What you will do: Search the material below for the word "joints" and copy every line in which it occurs.

-- BEGIN --

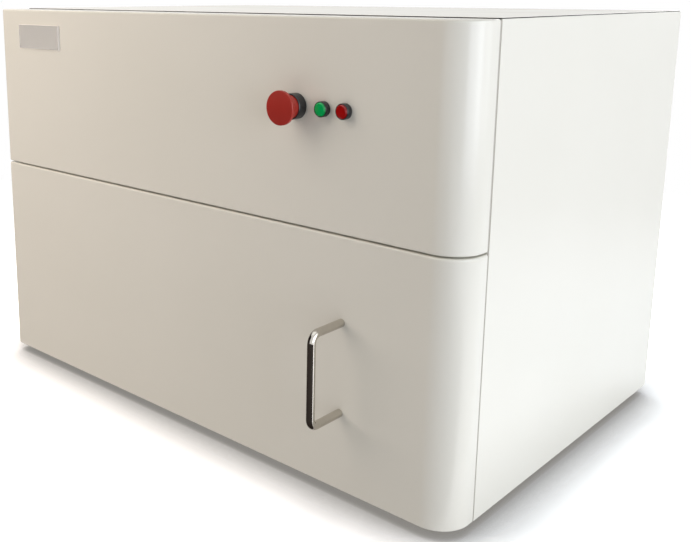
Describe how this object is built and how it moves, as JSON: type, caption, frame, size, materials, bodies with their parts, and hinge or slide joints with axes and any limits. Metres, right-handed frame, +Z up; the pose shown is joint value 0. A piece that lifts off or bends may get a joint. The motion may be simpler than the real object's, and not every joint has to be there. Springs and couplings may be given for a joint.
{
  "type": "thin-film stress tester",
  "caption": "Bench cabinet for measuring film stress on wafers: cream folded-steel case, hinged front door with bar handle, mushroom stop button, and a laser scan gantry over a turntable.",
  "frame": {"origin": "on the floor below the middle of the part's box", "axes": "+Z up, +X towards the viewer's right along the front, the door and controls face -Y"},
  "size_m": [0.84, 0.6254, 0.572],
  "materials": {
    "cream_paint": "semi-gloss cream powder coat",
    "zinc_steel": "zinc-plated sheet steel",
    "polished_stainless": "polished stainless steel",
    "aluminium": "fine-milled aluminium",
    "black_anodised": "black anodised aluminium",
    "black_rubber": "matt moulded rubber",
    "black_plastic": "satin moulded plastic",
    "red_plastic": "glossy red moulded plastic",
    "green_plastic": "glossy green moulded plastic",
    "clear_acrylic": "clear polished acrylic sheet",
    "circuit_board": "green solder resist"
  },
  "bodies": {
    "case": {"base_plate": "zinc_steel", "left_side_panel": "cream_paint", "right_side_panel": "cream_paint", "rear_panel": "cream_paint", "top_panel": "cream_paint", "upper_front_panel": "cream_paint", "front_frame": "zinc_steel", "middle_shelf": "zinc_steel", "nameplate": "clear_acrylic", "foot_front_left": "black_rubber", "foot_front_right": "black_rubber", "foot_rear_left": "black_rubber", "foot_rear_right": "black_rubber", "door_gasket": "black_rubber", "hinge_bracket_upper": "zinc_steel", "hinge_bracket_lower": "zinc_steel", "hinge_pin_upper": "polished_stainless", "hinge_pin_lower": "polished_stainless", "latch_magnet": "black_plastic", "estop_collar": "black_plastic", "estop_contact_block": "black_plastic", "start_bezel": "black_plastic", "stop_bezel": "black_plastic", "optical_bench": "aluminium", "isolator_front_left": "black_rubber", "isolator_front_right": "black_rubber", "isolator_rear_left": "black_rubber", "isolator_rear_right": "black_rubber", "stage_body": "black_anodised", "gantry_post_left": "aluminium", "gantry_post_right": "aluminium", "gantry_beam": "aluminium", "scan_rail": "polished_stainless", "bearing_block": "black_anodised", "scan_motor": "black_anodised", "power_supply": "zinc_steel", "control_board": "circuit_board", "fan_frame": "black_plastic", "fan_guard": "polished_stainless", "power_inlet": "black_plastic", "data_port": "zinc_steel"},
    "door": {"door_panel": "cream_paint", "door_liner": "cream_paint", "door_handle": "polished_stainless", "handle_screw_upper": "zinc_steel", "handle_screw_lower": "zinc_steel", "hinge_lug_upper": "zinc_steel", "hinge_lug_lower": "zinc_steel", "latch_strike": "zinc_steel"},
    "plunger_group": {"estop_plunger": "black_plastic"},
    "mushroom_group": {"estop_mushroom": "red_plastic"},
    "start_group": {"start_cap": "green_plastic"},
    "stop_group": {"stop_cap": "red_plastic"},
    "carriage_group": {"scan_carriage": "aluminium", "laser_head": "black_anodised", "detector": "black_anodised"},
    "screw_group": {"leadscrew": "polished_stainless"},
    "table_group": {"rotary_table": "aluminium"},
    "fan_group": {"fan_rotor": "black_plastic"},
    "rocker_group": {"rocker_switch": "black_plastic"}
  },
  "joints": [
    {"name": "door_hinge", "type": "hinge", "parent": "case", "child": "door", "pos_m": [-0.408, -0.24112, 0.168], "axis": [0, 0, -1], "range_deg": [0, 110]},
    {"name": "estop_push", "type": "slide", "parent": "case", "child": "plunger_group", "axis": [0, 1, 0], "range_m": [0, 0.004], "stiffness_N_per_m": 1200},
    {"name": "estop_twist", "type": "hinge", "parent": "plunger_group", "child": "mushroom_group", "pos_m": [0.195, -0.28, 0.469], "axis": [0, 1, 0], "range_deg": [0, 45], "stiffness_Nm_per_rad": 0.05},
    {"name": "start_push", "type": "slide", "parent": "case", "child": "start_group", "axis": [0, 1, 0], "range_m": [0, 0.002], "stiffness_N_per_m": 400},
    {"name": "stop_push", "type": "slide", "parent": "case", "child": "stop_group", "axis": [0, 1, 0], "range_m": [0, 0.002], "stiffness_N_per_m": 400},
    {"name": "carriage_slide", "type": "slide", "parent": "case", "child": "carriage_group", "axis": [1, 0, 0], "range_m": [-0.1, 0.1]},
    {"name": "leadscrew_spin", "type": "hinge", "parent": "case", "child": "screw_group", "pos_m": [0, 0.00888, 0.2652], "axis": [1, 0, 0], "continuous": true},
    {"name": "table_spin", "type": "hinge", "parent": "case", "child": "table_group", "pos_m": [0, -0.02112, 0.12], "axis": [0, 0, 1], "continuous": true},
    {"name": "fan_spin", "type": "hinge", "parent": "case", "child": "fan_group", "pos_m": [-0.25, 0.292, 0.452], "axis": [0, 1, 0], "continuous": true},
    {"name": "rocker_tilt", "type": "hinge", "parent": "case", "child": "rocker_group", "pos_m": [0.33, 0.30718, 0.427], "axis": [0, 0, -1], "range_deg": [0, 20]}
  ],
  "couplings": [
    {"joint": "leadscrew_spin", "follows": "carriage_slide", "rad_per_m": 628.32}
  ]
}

-- END --

Written response:
Describe how this object is built and how it moves, as JSON: type, caption, frame, size, materials, bodies with their parts, and hinge or slide joints with axes and any limits. Metres, right-handed frame, +Z up; the pose shown is joint value 0. A piece that lifts off or bends may get a joint. The motion may be simpler than the real object's, and not every joint has to be there. Springs and couplings may be given for a joint.
  "joints": [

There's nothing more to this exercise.